I’ve been deep-diving during the past few months on Quality. Specifically on how we can accelerate the SDLC through means of QA. It’s not news, quality, velocity, and costs balance each other; however, with the revolution of LLMs, cost has become less about the financial burden and more about the focus one. And this is something difficult to grasp for most of us.
In this new landscape, I started making a key distinction when talking about tasks, and quality is no exception. For this article, I would call that distinction Accidental vs. Essential QA (yes, I love Frederick Brooks’ ‘No Silver Bullet’).
Accidental QA should be delegated
Accidental QA is the realm of crash-finding, negative testing, and safety rails. Accidental QA has been fading away for a while; it is where your agent swarms can have fun, and potentially you could go deeper with more deterministic approaches.
Automated exploration & fuzzing.
Meta’s Sapienz runs tens of thousands of UI-level tests daily, surfacing actionable failures fast—proof that random exploration at scale can find real issues before users do. Antithesis is a good example of a continuous reliability platform that autonomously searches for problems in your software within a simulated environment, ideal for server side applications. [5]Static analysis & policy gates
To catch dependency, security, and style regressions automatically—prerequisites that DORA finds correlate with stronger delivery and organizational performance when paired with solid CI/CD. [1]LLM-assisted test coding (not generation).
LLMs are fairly good at generating simple unit tests to check a well-defined set of inputs, if those inputs were defined by you, or if they are instructed to try a large enough set of input/output pairs. However, this is a sore point. Autonomy in these systems has shown that naïve generators bless buggy behavior because their oracles are designed to pass; that means early design choices prevent them from finding real bugs. [6]

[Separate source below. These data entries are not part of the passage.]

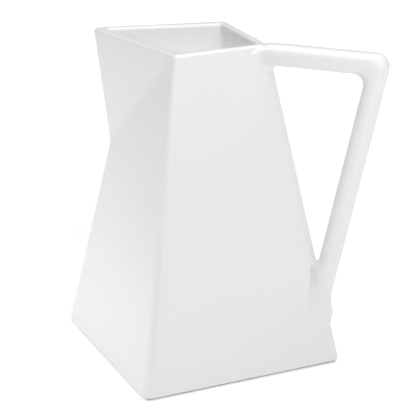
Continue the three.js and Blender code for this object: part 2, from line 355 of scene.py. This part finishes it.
def loop_directions(loop):
    """For each point of a level loop, the direction towards the axis that offsets both its edges evenly."""
    neighbours = {}
    for edge in loop:
        for vert in edge.verts:
            neighbours.setdefault(vert, []).append(edge.other_vert(vert).co)
    directions = {}
    for vert, (before, after) in neighbours.items():
        came = (vert.co - before).xy.normalized()
        goes = (after - vert.co).xy.normalized()
        along = (came + goes).normalized()
        across = Vector((-along.y, along.x, 0))
        if across.x * vert.co.x + across.y * vert.co.y > 0:
            across.negate()
        directions[vert] = across / max(MITRE_LIMIT, along.dot(came))
    return directions


def quarter_step(step, steps):
    """The angles at which one step of a rounded quarter turn begins and ends."""
    return QUARTER_TURN * step / steps, QUARTER_TURN * (step + 1) / steps


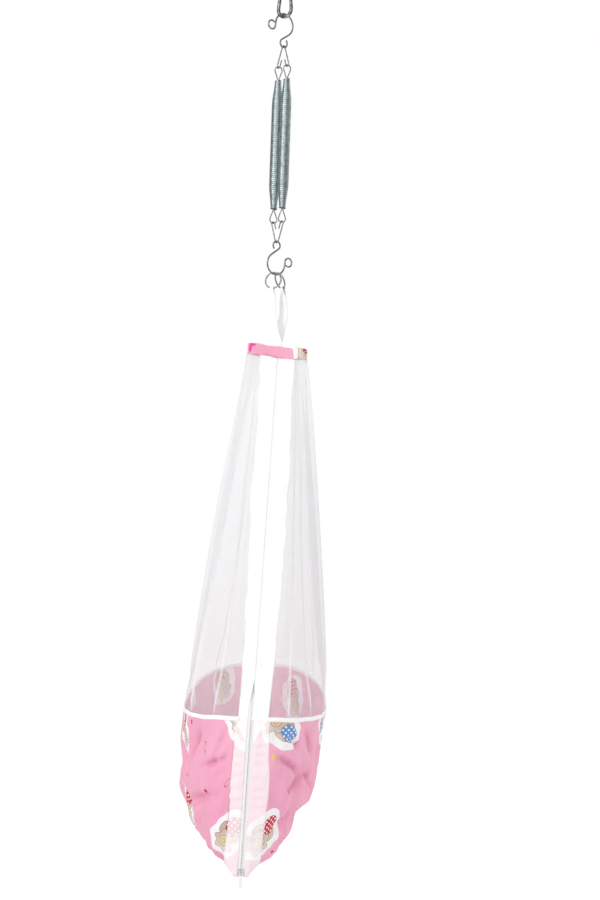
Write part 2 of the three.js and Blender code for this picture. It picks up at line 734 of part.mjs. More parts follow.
// Points across one row of each strip beside the zip, from the zip outwards
function facingRow(size, side, height) {
  const end = facingAngle(size);
  const start = furtherAngle(size, Math.PI / 2, seamGap);
  return [start, (start + end) / 2, end].map((angle) => sectionPoint(size, side, angle, height));
}
function tapeRow(size, side, height) {
  return [zip.coilOuter + seat, zip.tapeEdge].map((reach) => flatPoint(size, side * reach, height));
}
function coilRow(size, side, height) {
  return [zip.coilInner, zip.coilOuter].map((reach) => flatPoint(size, side * reach, height));
}

// A point of the flat front between the facings
function flatPoint(size, reach, height) {
  return vec(size.drift + reach, -size.b, height(1));
}

// Heights of the zip: down the net and down the bag
function upperZipHeight(v) {
  const top = -(band.top + band.height) - seat;
  return (share) => top + (rimHeight(share) - top) * v;
}
function lowerZipHeight(v) {
  return (share) => rimHeight(share) + (-sling.keelDrop - rimHeight(share)) * v;
}

// Strip beside the zip, from the neck band down to the tip of the bag
function makeStrip(name, side, rowAt, start, thickness, material) {
  const grid = [];
  for (let r = 0; r < clothSteps.net; r += 1) {
    const v = start + ((1 - start) * r) / clothSteps.net;
    grid.push(rowAt(netSize(v), side, upperZipHeight(v)));
  }
  for (let r = 0; r <= clothSteps.strip; r += 1) {
    const v = r / clothSteps.strip;
    grid.push(rowAt(bagSize(v), side, lowerZipHeight(v)));
  }
  const level = [0, grid.length - 1];
  const out = offsetGrid(grid, -thickness / 2, side, level);
  add(name, sheet(out, offsetGrid(grid, thickness / 2, side, level)), material);
}

// How far down the net the coils start
function coilStart() {
  return zip.topGap / (sling.rimDrop - band.top - band.height);
}

// The zip's straight stretch down the bag: its upper and lower end and its directions
function zipLine() {
  const upper = flatPoint(bagSize(0), 0, rimHeight);
  const lower = flatPoint(bagSize(1), 0, () => -sling.keelDrop);
  const along = upper.clone().sub(lower).normalize();
  const across = vec(1, 0, 0).addScaledVector(along, -along.x).normalize();
  const out = across.clone().cross(along).normalize();
  return { upper, lower, along, across, out };
}

// Puts a piece drawn with X across, Y outwards and Z along the zip in its place
function onZip(geometry, distance) {
  const { lower, along, across, out } = zipLine();
  const turn = new THREE.Matrix4().makeBasis(across, out.clone().negate(), along);
  const origin = lower.clone().addScaledVector(along, distance);
  geometry.applyMatrix4(turn.setPosition(origin));
  return geometry;
}

function makeZipStops() {
  const width = zip.coilOuter * 2;
  const bottom = new THREE.BoxGeometry(width, zip.coilHeight, zip.stop / 2);
  add("zip_bottom_stop", onZip(bottom, -zip.stop / 4 - seat), materials.wireSteel);
  const high = flatPoint(netSize(coilStart()), 0, upperZipHeight(coilStart()));
  const top = new THREE.BoxGeometry(width, zip.coilHeight, zip.stop / 2);
  top.translate(high.x, high.y, high.z + zip.stop / 4 + seat);
  add("zip_top_stop", top, materials.wireSteel);
}

// Slider: two plates joined by a web between the coils, with a bail outside
function makeSlider() {
  const inner = zip.coilHeight / 2 + runGap;
  const outer = inner + slider.plate;
  const half = slider.width / 2;
  const lipInner = cloth.tape / 2 + runGap;
  const quarter = [
    [slider.web / 2, inner],
    [half - slider.lip, inner],
    [half - slider.lip, lipInner],
    [half, lipInner],
    [half, outer],
  ];
  const mirror = (points, sx, sy) => points.map(([x, y]) => [x * sx, y * sy]);
  const outline = [
    ...quarter,
    ...mirror(quarter, -1, 1).reverse(),
    ...mirror(quarter, -1, -1),
    ...mirror(quarter, 1, -1).reverse(),
  ];
  const shape = new THREE.Shape(outline.map(([x, y]) => new THREE.Vector2(x, y)));
  const block = new THREE.ExtrudeGeometry(shape, { depth: slider.length, bevelEnabled: false, steps: 1 });
  const bailHalf = slider.bailLength / 2;
  const bailRoute = formWire([-bailHalf, 0], 90, [
    { run: slider.bailHeight - slider.bailWire },
    { bend: -90, radius: slider.bailWire },
    { run: slider.bailLength - slider.bailWire * 2 },
    { bend: -90, radius: slider.bailWire },
    { run: slider.bailHeight - slider.bailWire },
  ]);
  const bailBase = -(outer - slider.bailWire / 2);
  const standing = new THREE.Matrix4().makeBasis(vec(0, 0, 1), vec(1, 0, 0), vec(0, -1, 0));
  const straight = wire(bailRoute, slider.bailWire, slider.sides).applyMatrix4(
    standing.setPosition(0, bailBase, slider.length / 2),
  );
  const joined = fromSolid(toSolid(block).add(toSolid(outward(straight))));
  add("zip_slider", onZip(joined, slider.rest), materials.wireSteel);

  const { lower, along, out } = zipLine();
  const barOffset = outer + (slider.bailHeight - slider.bailWire) / 2;
  const pivot = lower.clone().addScaledVector(along, slider.rest + slider.length / 2 - bailHalf + slider.bailWire + pull.bar)
    .addScaledVector(out, barOffset);
  console.log("pull pivot", pivot.toArray().map((value) => value.toFixed(2)).join(", "));
  console.log("zip direction", along.toArray().map((value) => value.toFixed(4)).join(", "));
  const tab = new THREE.Shape();
  const w = pull.width / 2;
  tab.moveTo(-w, pull.bar / 2);
  tab.lineTo(-w, -(pull.length - w));
  tab.absarc(0, -(pull.length - w), w, Math.PI, 2 * Math.PI, false);
  tab.lineTo(w, pull.bar / 2);
  const hole = new THREE.Path();
  const e = pull.eye / 2;
  const holeTop = -pull.bar / 2;
  hole.moveTo(-e, holeTop);
  hole.lineTo(e, holeTop);
  hole.lineTo(e, holeTop - pull.eye);
  hole.lineTo(-e, holeTop - pull.eye);
  tab.holes.push(hole);
  const strip = new THREE.ExtrudeGeometry(tab, { depth: pull.thickness, bevelEnabled: false, steps: 1, curveSegments: 6 });
  strip.translate(0, 0, -pull.thickness / 2);
  strip.rotateX(Math.PI / 2);
  strip.translate(pivot.x, pivot.y, pivot.z);
  add("zip_pull", strip, materials.nylon);
}

export default cradle;
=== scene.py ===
# %% [markdown]
# # A hanging baby cradle, dressed in Blender
# The cradle is a net sling that hangs from a snap hook by wire hooks, two springs, two rings and two cloth straps.
# The CAD model already fixes where every piece is and how it moves. This lesson gives the pieces their looks.
# Steel parts keep their CAD shape and get a finish. Cloth and springs are built again, finer, in the same places.

# %% Load the frame and measure it
from functools import partialmethod
from math import acos, cos, pi, radians, sin

import bmesh
import bpy
import numpy as np
from mathutils import Matrix, Vector


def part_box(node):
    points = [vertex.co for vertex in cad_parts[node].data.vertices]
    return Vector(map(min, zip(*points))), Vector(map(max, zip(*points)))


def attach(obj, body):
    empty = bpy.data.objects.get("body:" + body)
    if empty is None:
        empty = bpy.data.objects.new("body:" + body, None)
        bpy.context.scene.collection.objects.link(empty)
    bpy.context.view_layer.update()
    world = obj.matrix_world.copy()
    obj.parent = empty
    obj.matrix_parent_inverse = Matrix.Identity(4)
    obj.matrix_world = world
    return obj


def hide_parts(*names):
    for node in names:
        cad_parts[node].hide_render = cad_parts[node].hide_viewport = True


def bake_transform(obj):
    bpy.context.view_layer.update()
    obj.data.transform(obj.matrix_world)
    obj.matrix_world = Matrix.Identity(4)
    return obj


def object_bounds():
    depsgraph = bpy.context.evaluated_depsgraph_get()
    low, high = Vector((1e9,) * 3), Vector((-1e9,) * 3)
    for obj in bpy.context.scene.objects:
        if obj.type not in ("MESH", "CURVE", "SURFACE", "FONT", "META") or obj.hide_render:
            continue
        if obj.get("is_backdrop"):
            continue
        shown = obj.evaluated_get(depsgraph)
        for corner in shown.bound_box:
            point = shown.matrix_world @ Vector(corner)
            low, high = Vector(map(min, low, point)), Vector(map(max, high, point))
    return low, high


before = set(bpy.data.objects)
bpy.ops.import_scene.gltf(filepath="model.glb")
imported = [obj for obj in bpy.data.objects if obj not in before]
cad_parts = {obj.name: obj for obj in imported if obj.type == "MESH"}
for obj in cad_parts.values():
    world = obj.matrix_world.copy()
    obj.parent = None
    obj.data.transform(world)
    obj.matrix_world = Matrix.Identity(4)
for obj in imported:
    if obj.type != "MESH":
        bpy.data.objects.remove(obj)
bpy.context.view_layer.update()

# %% [markdown]
# ## A short way to draw node trees
# A node tree is a drawing of boxes and wires. Written out it gets long, so `Tree` makes a box in one line, and lets
# plain sums such as `a * 2 + b` turn into Math nodes. Shapes of a print can then be written as formulas. The world, the
# materials and the Geometry Nodes below all use it.

# %% Node helper
class Reading:
    """What comes out of a node. Sums with it make Math nodes."""

    def __init__(self, tree, node, output=0):
        self.tree, self.node, self.output = tree, node, output

    @property
    def socket(self):
        return self.node.outputs[self.output]

    def at(self, output):
        """Another output of the same node."""
        return Reading(self.tree, self.node, output)

    def sum(self, operation, *others):
        return self.tree.make("ShaderNodeMath", dict(enumerate((self, *others))), operation=operation)

    __add__, __sub__ = partialmethod(sum, "ADD"), partialmethod(sum, "SUBTRACT")
    __mul__, __truediv__ = partialmethod(sum, "MULTIPLY"), partialmethod(sum, "DIVIDE")
    __lt__, __gt__ = partialmethod(sum, "LESS_THAN"), partialmethod(sum, "GREATER_THAN")
    __abs__ = partialmethod(sum, "ABSOLUTE")


class Tree:
    """A node tree. Inputs are given by name or number, as values or as readings."""
    prefix = "ShaderNode"

    def __init__(self, tree):
        self.tree = tree

    def join(self, socket, value):
        if isinstance(value, Reading):
            self.tree.links.new(value.socket, socket)
        else:
            socket.default_value = value

    def make(self, kind, inputs=None, output=0, **settings):
        """Adds a node and returns what comes out of it."""
        node = self.tree.nodes.new(kind if "Node" in kind else self.prefix + kind)
        for key, value in settings.items():
            setattr(node, key, value)
        for key, value in (inputs or {}).items():
            self.join(node.inputs[key], value)
        return Reading(self, node, output)


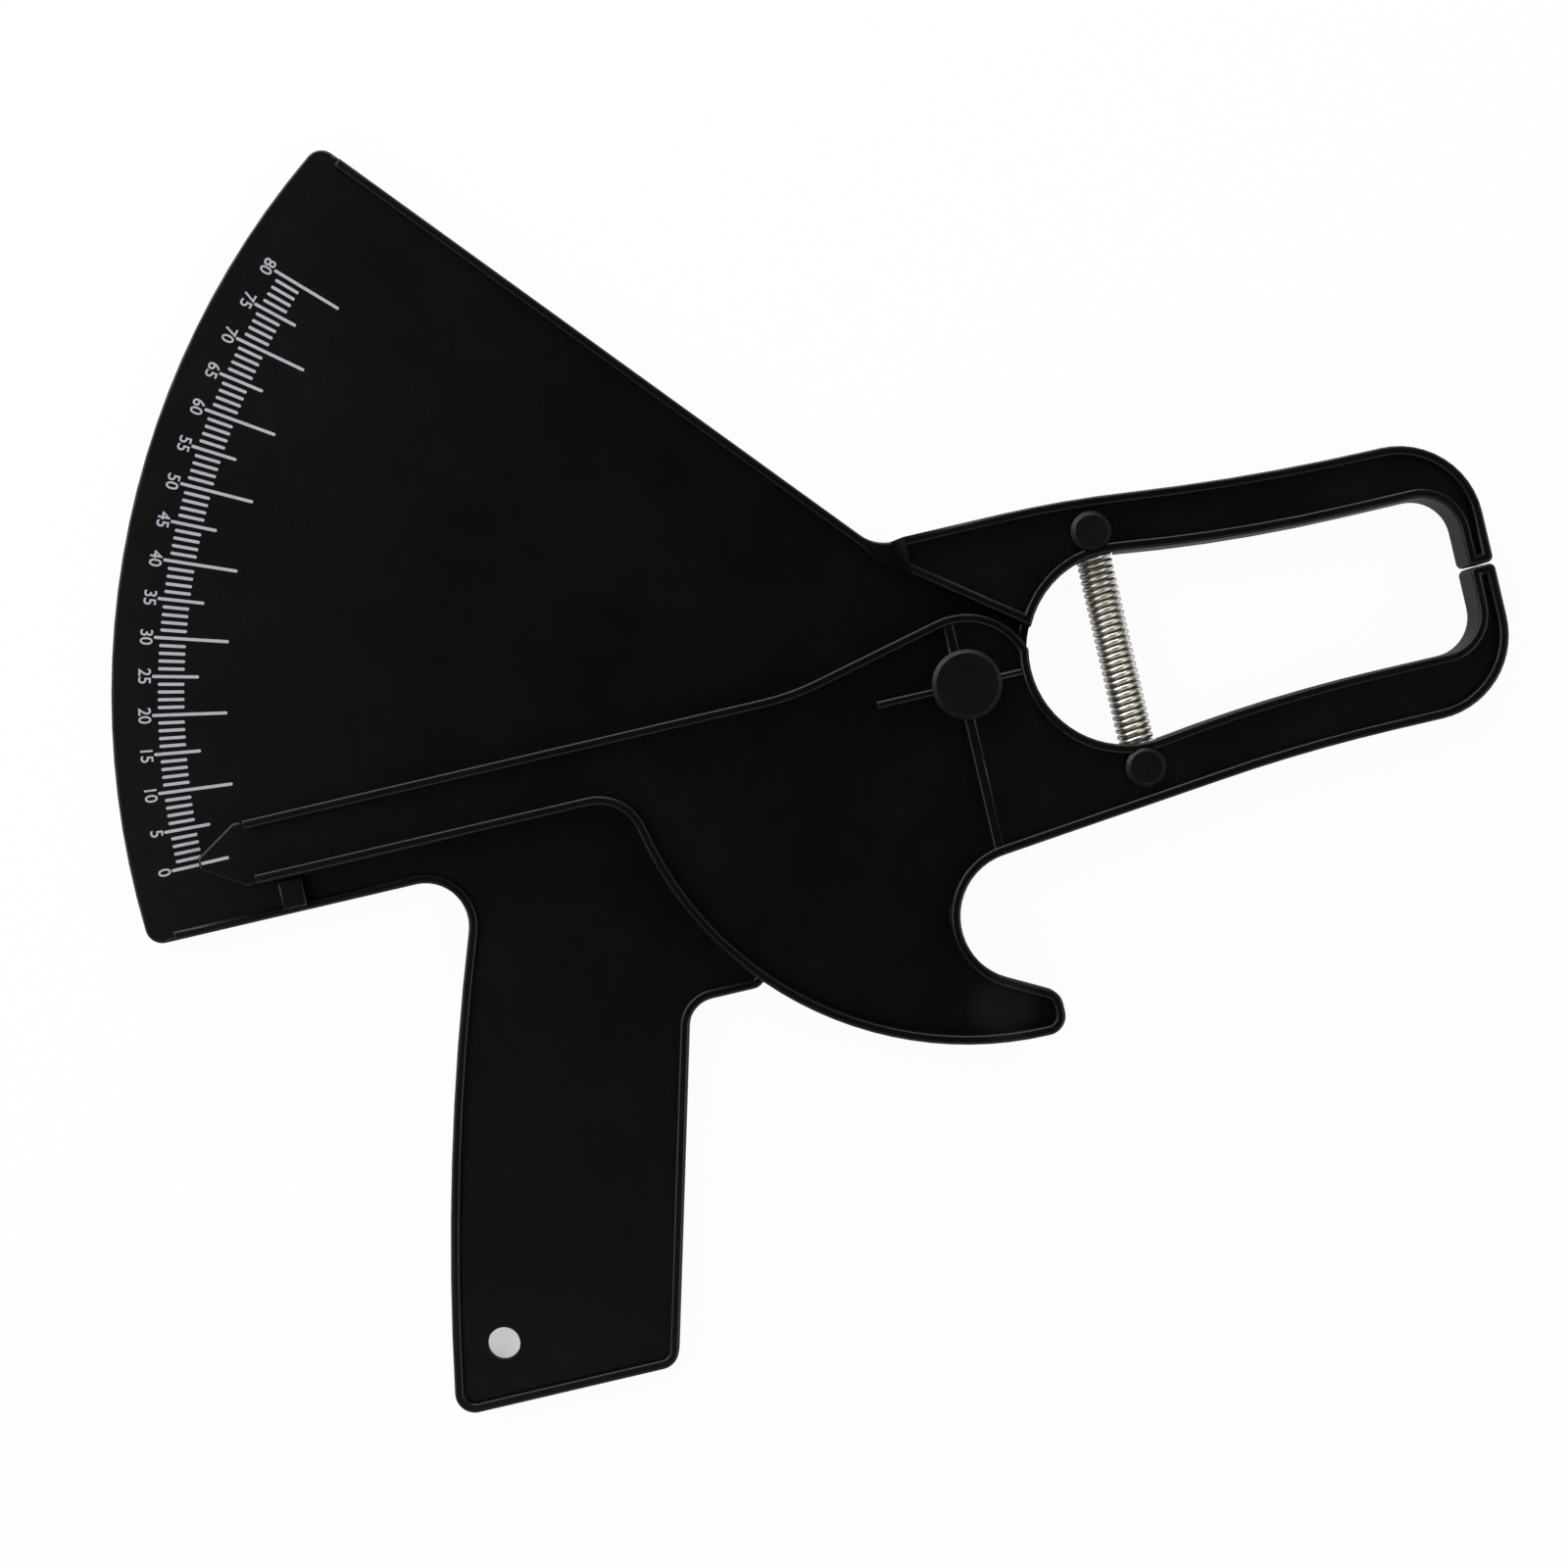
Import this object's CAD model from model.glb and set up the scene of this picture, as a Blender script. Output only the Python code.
import math

import bpy
from mathutils import Matrix, Vector


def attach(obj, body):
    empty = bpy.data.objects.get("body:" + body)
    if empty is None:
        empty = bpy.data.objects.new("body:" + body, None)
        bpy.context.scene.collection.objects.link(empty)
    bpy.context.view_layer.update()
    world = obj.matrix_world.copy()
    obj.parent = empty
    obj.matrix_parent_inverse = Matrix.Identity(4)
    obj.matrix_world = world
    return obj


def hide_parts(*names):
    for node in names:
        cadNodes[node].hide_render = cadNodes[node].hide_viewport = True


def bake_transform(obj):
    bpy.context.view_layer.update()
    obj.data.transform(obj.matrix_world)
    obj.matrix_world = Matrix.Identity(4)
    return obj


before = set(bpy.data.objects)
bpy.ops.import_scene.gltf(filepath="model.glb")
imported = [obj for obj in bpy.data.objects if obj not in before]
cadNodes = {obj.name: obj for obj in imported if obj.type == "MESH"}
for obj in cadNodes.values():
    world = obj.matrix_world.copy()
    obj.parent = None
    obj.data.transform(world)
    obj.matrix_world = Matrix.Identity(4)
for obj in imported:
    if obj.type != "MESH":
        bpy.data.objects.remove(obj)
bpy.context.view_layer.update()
mm = 0.001
print("frame loaded:", len(cadNodes), "nodes")


# ---- small helpers

def deselectAll():
    if bpy.context.mode != "OBJECT":
        bpy.ops.object.mode_set(mode="OBJECT")
    bpy.ops.object.select_all(action="DESELECT")


def pick(*objects):
    deselectAll()
    for thing in objects:
        thing.select_set(True)
    bpy.context.view_layer.objects.active = objects[0]


def settle(thing):  # place, turn and size go into the mesh
    pick(thing)
    bpy.ops.object.transform_apply(location=True, rotation=True, scale=True)


def newMaterial(name, colour, roughness, metallic=0.0, gloss=0.5):
    material = bpy.data.materials.new(name)
    material.use_nodes = True
    material.diffuse_color = (*colour, 1.0)
    shader = material.node_tree.nodes["Principled BSDF"]
    shader.inputs["Base Color"].default_value = (*colour, 1.0)
    shader.inputs["Roughness"].default_value = roughness
    shader.inputs["Metallic"].default_value = metallic
    shader.inputs["Specular IOR Level"].default_value = gloss
    return material, material.node_tree, shader


def feed(tree, socket, value):  # value is another node's output or a constant
    if isinstance(value, bpy.types.NodeSocket):
        tree.links.new(value, socket)
    else:
        socket.default_value = value


def addNode(tree, kind, **inputs):  # a node with some of its inputs fed by name
    node = tree.nodes.new(kind)
    for name, value in inputs.items():
        feed(tree, node.inputs[name], value)
    return node


def vectorMath(tree, kind, *vectors):
    node = tree.nodes.new("ShaderNodeVectorMath")
    node.operation = kind
    for socket, vector in zip(node.inputs, vectors):
        feed(tree, socket, vector)
    return node.outputs["Value"]


def objectPlace(tree, centre=(0, 0, 0), stretch=(1, 1, 1)):  # Object coordinates, centred on a piece
    place = tree.nodes.new("ShaderNodeTexCoord")
    mapping = addNode(tree, "ShaderNodeMapping", Vector=place.outputs["Object"])
    mapping.inputs["Location"].default_value = [-c * s for c, s in zip(centre, stretch)]
    mapping.inputs["Scale"].default_value = stretch
    return mapping.outputs["Vector"]


def noise(tree, place, scale, detail=2.0, roughness=0.5):
    return addNode(tree, "ShaderNodeTexNoise", Vector=place, Scale=scale, Detail=detail,
                   Roughness=roughness).outputs["Fac"]


def spread(tree, value, low, high, start=0.3, end=0.7):  # a noise's middle range onto two limits
    node = addNode(tree, "ShaderNodeMapRange", Value=value)
    for name, number in (("From Min", start), ("From Max", end), ("To Min", low), ("To Max", high)):
        node.inputs[name].default_value = number
    return node.outputs["Result"]


def blendColours(tree, factor, first, second):
    node = tree.nodes.new("ShaderNodeMix")
    node.data_type = "RGBA"
    feed(tree, node.inputs[0], factor)
    for index, colour in ((6, first), (7, second)):
        feed(tree, node.inputs[index], (*colour, 1.0) if isinstance(colour, tuple) else colour)
    return node.outputs[2]


def patchy(tree, value, first, second, start=0.3, end=0.7):  # a noise blends two colours
    return blendColours(tree, spread(tree, value, 0.0, 1.0, start, end), first, second)


def mixValues(tree, factor, first, second):
    node = tree.nodes.new("ShaderNodeMix")
    for index, value in ((0, factor), (2, first), (3, second)):
        feed(tree, node.inputs[index], value)
    return node.outputs[0]


def combine(tree, kind, first, second=0.0):
    node = tree.nodes.new("ShaderNodeMath")
    node.operation = kind
    feed(tree, node.inputs[0], first)
    feed(tree, node.inputs[1], second)
    return node.outputs[0]


def average(tree, first, second, share=0.5):  # share is the weight of the first
    return combine(tree, "ADD", combine(tree, "MULTIPLY", first, share),
                   combine(tree, "MULTIPLY", second, 1.0 - share))


def levelness(tree):  # 1 on faces level with the piece's back, 0 on its walls, however it is turned
    place = tree.nodes.new("ShaderNodeTexCoord")
    facing = tree.nodes.new("ShaderNodeSeparateXYZ")
    tree.links.new(place.outputs["Normal"], facing.inputs[0])
    return combine(tree, "ABSOLUTE", facing.outputs["Z"])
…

So yeah, the light "random walk + guardrails" check, performed by your smoke test layer, or a lazy jr QA intern could be fairly replaceable. We’ve known for a while that CPUs are good at "Try a lot, fail fast, report (somewhat) clearly." If you haven’t, you should automate this aggressively to reduce your change failure rate without burning human cycles…
Waiting for QA should never happen again, but it’s not the actual strategic bottleneck.
Essential QA is your moat
During my early days in the industry, I dreaded when my CEO, VP, director, Staff PM, etc, would try my functionality. Everything worked, everything looked ok, I would argue I would even have done what they told me to do… but it was obviously at fault, because the photo tile was too small, they couldn’t share that document with two different sets of friends without making copies, or any other arbitrary distinction. I did learn fast that it was that eye that made them who they were in the organization, the visionaries.
This is no different with AI code generation.
Birgitta Böckeler’s recent experiment on autonomous AI code generation consistently achieved "well-tested" code [i.e., great Accidental QA with high coverage, unit/integration/E2E suites]; yet the actual functionality diverged from the intent as complexity grew (the examples were fairly small). They also noted E2E suites "can’t cover all test cases" and that gaps in requirements led the AI to filling in assumptions.
If this reminds you of the old days, it’s because this is the old lesson from Frederick Brooks: the hard part of software is the conceptual design and specification, not the syntax. He framed it as essential vs. accidental complexity (surprise!), our tools can reduce the accidental, but the essence (deciding what the system should do) remains stubbornly human. LLMs are good at guessing what you aimed to say, however the context needs to be transferred so that guess is more informed; this is extremely relevant for complex scenarios where multiple answers could be “right”. [7]
Alas, the human challenge!
If LLMs have taken away the need to code these paths, then what you really need is to train your QA Lead – be it a QA professional, a Product Manager, an Engineer or an Ops person – so that they can actually deeply understand what your customers want out of this new feature. That way they would be defining at a higher level those paths your acceptance tests should follow, and those go beyond a static stage of the product.
So if you ask me, it’s time for another extreme shift-left in QA. It’s the time to ensure your organization puts the work in the acceptance criteria; this is the heavy work. Because in the same way that ML became about data cleansing & optimizing loss functions, if coding fades away, the relationship between customer needs & crafting perfectly balanced acceptance criteria will become the talent moat.
The-one-thing: Divide and conquer
Automate the "Accidental QA" layer ruthlessly, and put your best PMs and QA leads next to customers to make acceptance criteria heavy, executable, and non-negotiable. That’s how hopefully quality will become part of your revenue engine, not a cost center.
References
Accelerate State of DevOps Report (DORA) — Google Cloud / DORA Research.
Quantifying GitHub Copilot’s Impact on Productivity — GitHub Research Blog
"How far can we push AI autonomy in code generation?" — Birgitta Böckeler
"Sapienz: Intelligent automated software testing at scale." — Engineering at Meta.
"No Silver Bullet: Essence and Accidents of Software Engineering." — Frederick P. Brooks, Jr. (1987).
"Given-When-Then." — Martin Fowler (BDD / Specification by Example primer).